GIVEN TASK =
Search the records for the word "with" and report each line that has it.

DATASET ENTRIES =

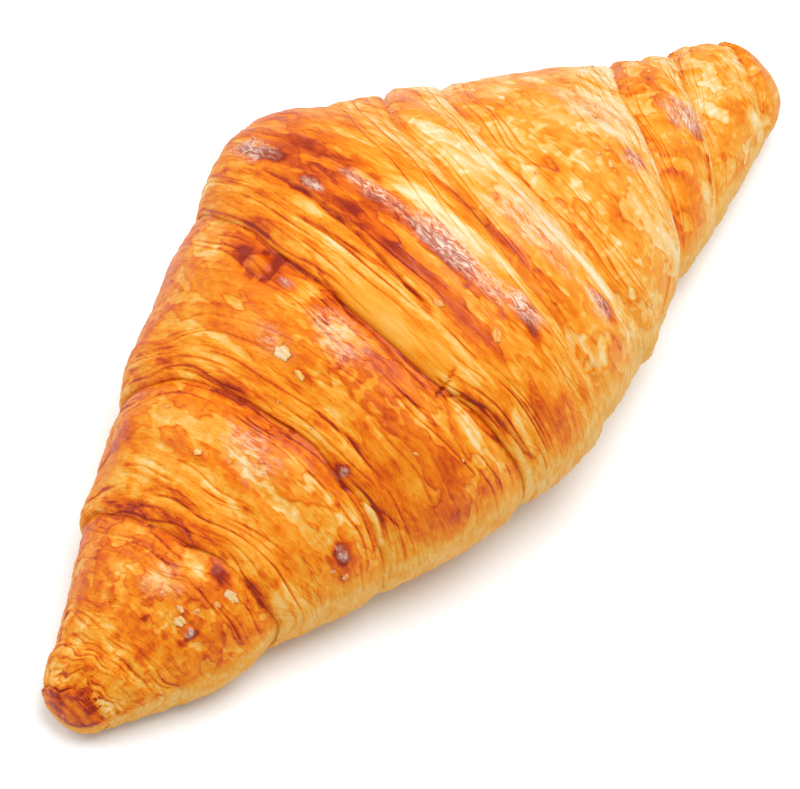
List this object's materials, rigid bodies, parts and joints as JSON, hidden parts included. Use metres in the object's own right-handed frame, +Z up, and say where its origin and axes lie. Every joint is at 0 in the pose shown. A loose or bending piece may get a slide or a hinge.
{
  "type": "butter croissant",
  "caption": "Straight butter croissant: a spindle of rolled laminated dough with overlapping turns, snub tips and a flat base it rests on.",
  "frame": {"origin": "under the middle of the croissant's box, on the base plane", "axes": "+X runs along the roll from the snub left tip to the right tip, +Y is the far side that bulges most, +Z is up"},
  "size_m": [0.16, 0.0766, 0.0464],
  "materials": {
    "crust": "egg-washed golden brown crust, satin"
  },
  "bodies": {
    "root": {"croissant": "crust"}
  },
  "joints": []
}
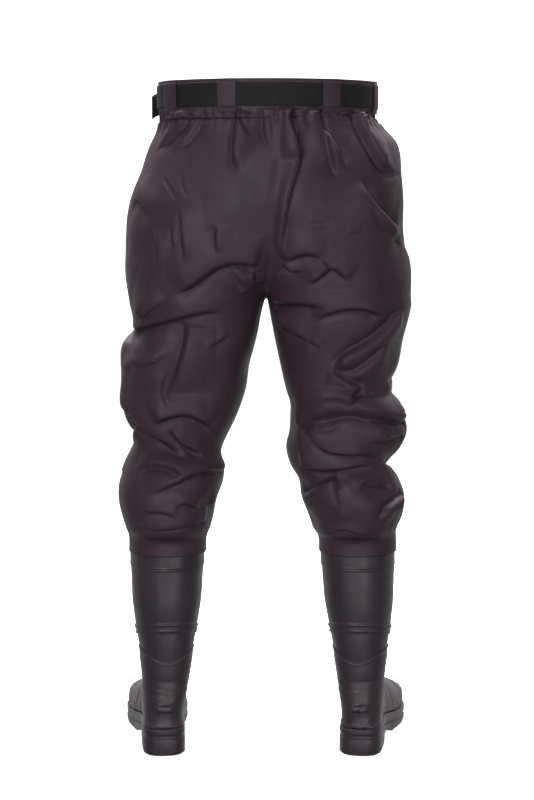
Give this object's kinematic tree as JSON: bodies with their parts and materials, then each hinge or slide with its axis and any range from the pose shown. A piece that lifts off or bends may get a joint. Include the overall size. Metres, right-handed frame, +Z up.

TASK ANSWER =
  "caption": "Straight butter croissant: a spindle of rolled laminated dough with overlapping turns, snub tips and a flat base it rests on.",
Give this object's kinematic tree as JSON: bodies with their parts and materials, then each hinge or slide with its axis and any range from the pose shown. A piece that lifts off or bends may get a joint. Include the overall size. Metres, right-handed frame, +Z up.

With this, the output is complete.